Wünschen Sie sich diese Debatte?
Es gibt im Rahmen der Nordkirche einen Raum für das Thema interreligiöser Dialog. Da wird man einen ergebnisoffenen Diskussionsprozess führen müssen.
Wie ist denn Ihre persönliche Position? Finden Sie diese Verordnung noch zeitgemäß?
Im Moment mag sie noch einen gewissen Zeitgeist treffen und ist Ergebnis der bisherigen Debatten in unserer Kirche. Das Thema Zusammenwirken von Islam und Christentum entwickelt sich weiter. Ich würde es aber aufgreifen und vielleicht neu ausrichten. Wir als Kirche stellen uns diesem Diskurs.
Die Position von EKD-Kirchenamtspräsident Hans Ulrich Anke ist klar. Er hat gesagt, man darf Kirchenräume nicht für das Predigen anderer Gottesbilder zur Verfügung stellen.
Das ist die Position der EKD und derzeit auch der Nordkirche. Den Weg, den wir gehen, müssen wir ausloten und das im Rahmen unserer demokratischen Strukturen. Interreligiöser Dialog heißt für mich aber auch, die Unterschiede zu benennen. Ich habe mir da noch keine abschließende Meinung gebildet.
Sie sind als grüner Politiker in das Amt gekommen und haben gesagt, dass Sie für Weltoffenheit und Willkommenskultur stehen. Tragen Sie deshalb eine besondere Verantwortung für die Verständigung zwischen Christentum und Islam?
Natürlich. Im Wahlkampf um das Kieler Oberbürgermeisteramt habe ich hier alle Moscheen besucht. Ich habe mich gefreut über die gute Gesprächskultur, die mir entgegen gebracht wurde. Ich finde extrem spannend, dass es hier Ansätze gibt, neue Wege zu gehen.
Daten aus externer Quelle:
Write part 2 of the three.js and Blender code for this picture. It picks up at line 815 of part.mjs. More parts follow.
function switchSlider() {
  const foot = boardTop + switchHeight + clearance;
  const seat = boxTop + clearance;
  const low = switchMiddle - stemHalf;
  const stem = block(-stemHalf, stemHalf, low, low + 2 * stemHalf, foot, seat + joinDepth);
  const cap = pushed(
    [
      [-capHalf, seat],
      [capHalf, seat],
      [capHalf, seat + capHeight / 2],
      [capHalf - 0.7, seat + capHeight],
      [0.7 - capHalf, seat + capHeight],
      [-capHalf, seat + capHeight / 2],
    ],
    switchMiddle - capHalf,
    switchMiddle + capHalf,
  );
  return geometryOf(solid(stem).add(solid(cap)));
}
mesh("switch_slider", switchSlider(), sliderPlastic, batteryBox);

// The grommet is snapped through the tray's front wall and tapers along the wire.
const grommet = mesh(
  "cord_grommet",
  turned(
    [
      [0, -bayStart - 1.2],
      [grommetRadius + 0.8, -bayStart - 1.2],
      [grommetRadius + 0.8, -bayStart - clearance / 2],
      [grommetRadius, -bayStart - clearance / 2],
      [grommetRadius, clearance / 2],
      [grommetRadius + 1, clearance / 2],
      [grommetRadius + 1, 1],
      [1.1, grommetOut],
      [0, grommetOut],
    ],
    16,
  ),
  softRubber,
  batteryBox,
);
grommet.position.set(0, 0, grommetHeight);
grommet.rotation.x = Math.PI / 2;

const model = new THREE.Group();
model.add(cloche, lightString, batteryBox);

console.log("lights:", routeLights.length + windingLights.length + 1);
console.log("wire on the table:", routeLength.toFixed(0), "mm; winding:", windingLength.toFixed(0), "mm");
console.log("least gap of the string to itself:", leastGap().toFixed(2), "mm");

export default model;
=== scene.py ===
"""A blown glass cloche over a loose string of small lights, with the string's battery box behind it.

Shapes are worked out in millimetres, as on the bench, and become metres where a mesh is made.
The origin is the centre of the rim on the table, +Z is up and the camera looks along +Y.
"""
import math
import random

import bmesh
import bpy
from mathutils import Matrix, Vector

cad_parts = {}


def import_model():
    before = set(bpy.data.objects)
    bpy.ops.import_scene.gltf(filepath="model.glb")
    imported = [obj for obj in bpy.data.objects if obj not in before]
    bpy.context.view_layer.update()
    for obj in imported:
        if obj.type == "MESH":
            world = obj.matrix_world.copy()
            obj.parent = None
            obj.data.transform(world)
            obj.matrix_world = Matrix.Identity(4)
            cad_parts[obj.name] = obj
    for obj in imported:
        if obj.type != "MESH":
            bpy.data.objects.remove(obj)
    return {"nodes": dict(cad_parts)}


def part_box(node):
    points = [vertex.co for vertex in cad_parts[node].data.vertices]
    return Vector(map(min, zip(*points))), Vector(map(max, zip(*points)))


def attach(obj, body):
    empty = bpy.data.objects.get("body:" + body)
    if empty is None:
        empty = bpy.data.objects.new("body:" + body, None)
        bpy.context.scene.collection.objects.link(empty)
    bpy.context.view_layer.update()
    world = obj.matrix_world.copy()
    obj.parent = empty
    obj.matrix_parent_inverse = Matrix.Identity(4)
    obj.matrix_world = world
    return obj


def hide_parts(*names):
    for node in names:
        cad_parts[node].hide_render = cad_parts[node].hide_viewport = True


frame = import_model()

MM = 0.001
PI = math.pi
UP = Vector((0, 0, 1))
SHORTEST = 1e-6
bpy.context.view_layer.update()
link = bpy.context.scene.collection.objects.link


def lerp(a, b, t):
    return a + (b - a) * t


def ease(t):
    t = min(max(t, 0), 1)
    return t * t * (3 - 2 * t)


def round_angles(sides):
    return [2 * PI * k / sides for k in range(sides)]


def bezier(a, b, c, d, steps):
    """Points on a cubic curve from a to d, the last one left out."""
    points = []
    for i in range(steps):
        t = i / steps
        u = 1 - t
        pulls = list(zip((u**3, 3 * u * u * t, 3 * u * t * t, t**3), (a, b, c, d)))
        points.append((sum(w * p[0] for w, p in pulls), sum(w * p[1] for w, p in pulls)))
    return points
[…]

In diesem Sinne habe ich auch Weltoffenheit gemeint.
Bis wann kann man mit einer Veränderung der Rechtsverordnung rechnen?
Das wird davon abhängen, ob dieses Thema innerhalb der Kirchengremien aufgegriffen wird. Ich weiß nicht, ob und in welcher Form das geschieht, aber ich glaube schon, dass durch die Diskussion über die Kapernaumgemeinde eine Debatte innerhalb der Nordkirche beginnen kann. Wir werden keine Diskussion unterdrücken, ganz im Gegenteil.